Interactive Guide
How SLAM Works (Without Heavy Math)
SLAM means: build a map while figuring out where you are in that same map. This page focuses on intuition first: prediction, correction, uncertainty, and map-building.
Step 1
The Core Idea
A robot has two imperfect sources of information: motion estimates (how it thinks it moved) and sensor readings (what it thinks it sees). Both are noisy.
SLAM is the process of combining these two streams over time so that both the position estimate and the map estimate improve together.
Mental Model
- Predict: "Given motion, where should I be now?"
- Correct: "Given what I just sensed, how should I adjust that?"
- Repeat: each cycle reduces uncertainty when data is informative.
Color Convention
- Blue: hidden truth (teaching reference).
- Orange/Gray: intermediate prediction or uncertainty.
- Green: corrected belief (what the robot believes now).
Step 2
The SLAM Loop: Predict, Then Correct
Start here. This is a single-cycle bridge demo that shows the core loop in action.
Use Next: it alternates automatically between prediction and correction.
How To Use
- Press
Nextrepeatedly to follow the natural SLAM rhythm. - Increase motion noise: prediction gets worse.
- Increase measurement noise: correction becomes less reliable.
Blue = truth, orange = predicted belief, green = corrected belief.
Step 3
Why We Need Beliefs, Not Single Points
If you only predict from motion, errors accumulate (drift). So SLAM tracks a belief: a cloud of possible locations, not just one dot.
In Bayesian language: posterior belief is prior belief combined with current evidence.
This figure isolates prediction drift: no correction, no map update.

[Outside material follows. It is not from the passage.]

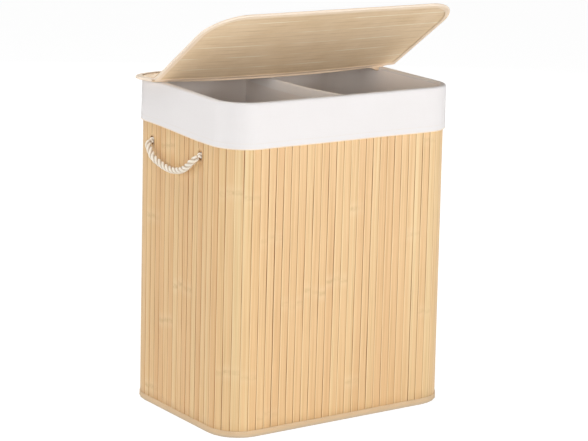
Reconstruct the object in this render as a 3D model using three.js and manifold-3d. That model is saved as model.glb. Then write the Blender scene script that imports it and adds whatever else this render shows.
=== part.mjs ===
// Laundry hamper with two bins: a wall of bamboo slats on a cloth backing, a slatted lid that
// folds along its cloth, a cotton liner with a turned-over cuff and a divider, and two rope handles.
// Millimetres, +Z up. The origin is the middle of the underside and the front looks towards -Y.
import * as THREE from 'three';
import { mergeVertices } from 'three/addons/utils/BufferGeometryUtils.js';
import Module from 'manifold-3d';

const wasm = await Module();
wasm.setup();

// Overall sizes
const bodyWidth = 515;
const bodyDepth = 360;
const rimHeight = 632; // top of the cuff, where the lid rests
const cornerRadius = 64; // outer face of the slats

// Clearances
const touchGap = 0.3; // between pieces that lie on each other
const overrun = 4; // how far a cutting solid runs past what it cuts

// Bamboo curtain: flat slats glued side by side on a cloth backing
const slatPitch = 17;
const slatThickness = 2.2;
const slatGap = 0.9;
const backingThickness = 0.8;
const cornerSlats = 6; // slats that turn each corner

// Bindings and the steel hoops that run inside them
const tapeThickness = 0.8;
const topTapeHeight = 22;
const bottomTapeHeight = 13;
const hoopDiameter = 5;
const hoopSides = 8;
const seamTapeWidth = 40;

// Base
const boardThickness = 3.5;

// Liner
const clothThickness = 1.4;
const cuffHeight = 84;
const cuffTurnIn = 26; // how far the cuff reaches down inside the rim
const cuffFlare = 1.2; // how far its lower edge stands off
const hemHeight = 20; // fold over the divider's top edge
const dividerDrop = 2; // divider's top edge below the rim

// Rope handles
const ropeDiameter = 12;
const ropeSides = 10;
const ropeSteps = 30;
const holeFromFrontCorner = 44; // from where the wall's rounded corner ends to the front hole
const holeFromRearCorner = 17;
const handleDrop = 110.5; // holes below the rim
const ropeHolePlay = 0.5; // all round the rope
const knotDepth = 17;
const knotDiameter = 25;
const knotTailLength = 17;
const knotTailLean = 35; // degrees from straight down
const bulgeRadius = 32; // soft bulge of the liner over a knot
const bulgeDepth = 14.5;

// Lid
const lidWidth = 567;
const lidCornerRadius = 76;
const flapLength = 266.5; // hinge line to the free edge
const hingeFromBack = 115.5; // hinge line to the back face of the wall
const lidRearOverhang = 4.5;
const lidOpenAngle = 34.9; // degrees from closed, as the lid stands
const lidSlatPitch = 15.5;
const lidTapeWidth = 13;
const lidWireDiameter = 2.4;
const lidCornerSteps = 8;
const hingeBare = 7; // bare cloth on each side of the hinge line
const hingeSlit = 0.25; // from the hinge line to each cloth edge
const tabWidth = 45;
const tabLength = 58;
const tabThickness = 1;
const tabSpacing = 300;

// Worked out from the sizes above
const wallThickness = slatThickness + backingThickness;
const ropeRadius = ropeDiameter / 2;
const hoopRadius = hoopDiameter / 2;
const straightWidth = bodyWidth - 2 * cornerRadius;
const straightDepth = bodyDepth - 2 * cornerRadius;
const frontSlats = Math.round(straightWidth / slatPitch);
const sideSlats = Math.round(straightDepth / slatPitch);

// Layers at the wall, as offsets from the outer face of the slats
const hoopOffset = -(wallThickness + touchGap + hoopRadius);
const bindingInside = -(wallThickness + touchGap + hoopDiameter + touchGap);
const bindingInner = bindingInside - tapeThickness;
const bindingOuter = touchGap + tapeThickness;
const linerOuter = bindingInner - touchGap;
const linerInner = linerOuter - clothThickness;
const cuffInside = bindingOuter + touchGap;
const cuffOuter = cuffInside + clothThickness;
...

Drag truth, prior, landmark, and uncertainty handles. Watch the posterior shift toward plausible locations.
Step 4
Full SLAM: Position and Map Improve Together
Here prediction, correction, and map updates run continuously. The robot uses landmarks to reduce position drift; better position then improves map updates.
Try This
- Start with low noise and watch estimate and map stabilize.
- Raise odometry noise and watch error rise.
- Raise correction gain and see recovery, then test sensor-noise sensitivity.
Keep truth hidden most of the time; reveal it briefly to evaluate estimate quality.
Step 5
Mapping with Occupancy Grids
Not every map is a set of landmarks. In occupancy maps, each cell stores confidence of being free or occupied. As scans accumulate, unknown space shrinks and structure appears.
White = confident free, dark = confident occupied, light gray = still uncertain.
Wrap-Up
Essence of SLAM
Takeaways
- Prediction alone drifts.
- Correction alone is noisy.
- Prediction + correction + consistency over time gives useful maps and trajectories.
- Good SLAM is uncertainty-aware, not just geometric.